The idea of cancer is scary, and many people are reluctant to reach out for help, even if they are experiencing a change in their health. If you are experiencing any symptoms listed above, it is important to speak to a healthcare provider. Although it is more likely that the cause of the symptoms is a less serious health condition, such as a throat infection, it is a good idea to see a professional to rule out cancer.
After all, if it is cancer and you detect it early, you can receive the best possible treatment to recover from the illness. Cancer experts at Moffitt Cancer Center, for instance, explain the symptoms of throat cancer to look out for and they can give you a professional diagnosis if any symptoms do turn out to be throat cancer. Should the diagnosis be cancer, you will have the best chance of beating it if you are treated by experts in the field.
Throat Cancer Diagnosis
When visiting a physician, they will ask you questions about your concerns and diagnose your condition by performing a series of tests. These tests can include an endoscopy, a laryngoscopy, and a biopsy. An endoscopy involves a long tube with a camera attached. This tube is fed down the throat to examine and capture images of the interior of the throat.
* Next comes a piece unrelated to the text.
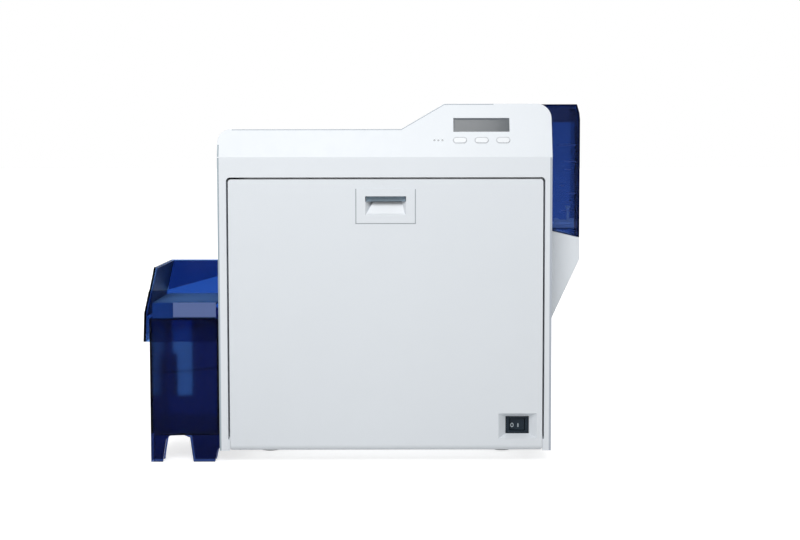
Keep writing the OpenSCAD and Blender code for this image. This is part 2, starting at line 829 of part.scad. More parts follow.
shafts = [[pick_x, path_z - pick_r], [entry_x, feed_z], [middle_x, feed_z], [exit_x, feed_z],
          [heat_x, heat_z], [heat_x, backup_z], [pinch_x, pinch_z], [platen_x, platen_z]];
spools = [film_supply, film_takeup, ribbon_supply, ribbon_takeup];
shaft_y0 = side_y - 2;
shaft_y1 = plate_y + sheet + 1;
roll_y0 = card_mid - 30;
roll_y1 = card_mid + 30;
pulley_y0 = plate_y + sheet + 1.5;
pulley_y1 = pulley_y0 + 11;
gear_y0 = pulley_y1 + 1;
gear_w = 5;
motor_side = 42;
motor_y = gear_y0 + gear_w + 3;
axle_gap = gear_module * (gear_teeth + pinion_teeth) / 2 + 0.12;
mesh_a = -60;
belt_w = 4;
belt_gap = 0.3;
motor_x = entry_x + axle_gap * cos(mesh_a);
motor_z = feed_z + axle_gap * sin(mesh_a);

module engine_plate() {
    x1 = half_w - wall - 4;
    color(steel) difference() {
        union() {
            block([-x1, plate_y, base_z + sheet], [x1, plate_y + sheet, low_h - wall - 4]);
            block([-x1, plate_y, base_z + sheet], [x1, plate_y + 16, base_z + 2 * sheet]);
        }
        for (p = shafts) rod_y(p[0], p[1], shaft_r + fit, plate_y - 1, plate_y + sheet + 1);
        for (p = spools) rod_y(p[0], p[1], spool_r + fit, plate_y - 1, plate_y + sheet + 1);
    }
}

module path_side_plate() {
    color(steel) {
        difference() {
            union() {
                block([recess_x + recess_wall + 4, side_y, path_z - 22],
                      [half_w - wall - 8, side_y + sheet, path_z + 21]);
                block([platen_x - 7.5, side_y, platen_z - 12],
                      [platen_x + 8, side_y + sheet, path_z - 21]);
            }
            for (p = shafts) rod_y(p[0], p[1], shaft_r + fit, side_y - 1, side_y + sheet + 1);
        }
        for (p = path_ties) rod_y(p[0], p[1], 4, side_y + sheet, plate_y);
    }
}

slot_gap = 1.5;

module card_guides() {
    x0 = recess_x + recess_wall + 3;
    x1 = hop_left - 1;
    lower = [[middle_x, feed_r], [entry_x, feed_r], [exit_x, feed_r], [heat_x, heat_r]];
    upper = [[pinch_x, feed_r], [heat_x, backup_r]];
    color(steel) {
        difference() {
            block([x0, side_y + sheet, path_z - 1.5], [x1, plate_y, path_z - 0.3]);
            for (p = lower) block([p[0] - p[1] - slot_gap, roll_y0 - slot_gap, path_z - 2],
                                  [p[0] + p[1] + slot_gap, roll_y1 + slot_gap, path_z]);
        }
        difference() {
            block([x0, side_y + sheet, path_z + 1.3], [x1, plate_y, path_z + 2.5]);
            for (p = upper) block([p[0] - p[1] - slot_gap, roll_y0 - slot_gap, path_z],
                                  [p[0] + p[1] + slot_gap, roll_y1 + slot_gap, path_z + 3]);
        }
    }
}

// A roller on its shaft, with a pulley behind the engine plate where driven.
module roller(x, z, r, y0, y1, tone, driven) {
    color(tone) rod_y(x, z, r, y0, y1);
    color(steel) rod_y(x, z, shaft_r, shaft_y0, driven ? pulley_y1 : shaft_y1);
    if (driven) color(dark) rod_y(x, z, pulley_r, pulley_y0, pulley_y1);
}

rubber = [0.16, 0.16, 0.17];

module pick_roller() {
    roller(pick_x, path_z - pick_r, pick_r, card_mid - pick_w / 2, card_mid + pick_w / 2, rubber, true);
}

module middle_roller() { roller(middle_x, feed_z, feed_r, roll_y0, roll_y1, rubber, true); }
module exit_roller() { roller(exit_x, feed_z, feed_r, roll_y0, roll_y1, rubber, true); }
module entry_pinch_roller() { roller(pinch_x, pinch_z, feed_r, roll_y0, roll_y1, pale, false); }
module platen_roller() { roller(platen_x, platen_z, platen_r, roll_y0, roll_y1, rubber, false); }
module heat_roller() { roller(heat_x, heat_z, heat_r, roll_y0, roll_y1, [0.45, 0.20, 0.12], false); }
module backup_roller() { roller(heat_x, backup_z, backup_r, roll_y0, roll_y1, steel, false); }

// A spur gear outline with a tooth centred on +x.
module gear_face(teeth) {
    pitch = gear_module * teeth / 2;
    tip = pitch + gear_module * 0.9;
    root = pitch - gear_module * 1.2;
    step = 360 / teeth;
    tooth = [[root, -0.36], [pitch, -0.22], [tip, -0.11], [tip, 0.11], [pitch, 0.22], [root, 0.36]];
    polygon([for (i = [0:teeth - 1], c = tooth) c[0] * [cos((i + c[1]) * step), sin((i + c[1]) * step)]]);
}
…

A laryngoscopy involves a long tube with a magnifying lens attached. This tube is guided down the throat so that the vocal cords can be examined. After these tests, the physician can perform a biopsy. This is where a sample of abnormal tissue is taken and analyzed, during the endoscopy or laryngoscopy, under a microscope. If cancer is detected, your physician may order imaging tests, which can include a CT, MRI, or PET scan, to find out where the cancer is and how far it has spread.
Stages of Throat Cancer
There is a numbered system to stage cancers, and each different stage gives you an indication of the extent of your cancer. At stage 0, the tumor is only found in the top layer of the cells; at stage 1, the cancer is located in the place of origin only, while at stage 2, the tumor has spread to a nearby area.
Stage 3 is where the tumor has spread to a lymph node or has developed further in the throat, and stage 4 is where it has spread to more than one lymph node or to distant organs. The cancer treatment your physician provides will depend on individual factors and the stage of cancer.
Throat Cancer Treatment
Those who have been diagnosed with cancer may be able to receive treatment to eradicate the cancer cells. The type of treatment a patient receives is dependent on where the cancer cells originate, the stage of the cancer, and the patient’s health. Cancer treatment can include different types of radiation therapy, such as brachytherapy and 3D conformal radiation therapy, chemotherapy, and surgery. During an endoscopy in the early stages of throat cancer, cancerous tissues can usually be surgically removed. However, in other instances, more surgery is required to completely rid the cancerous cells.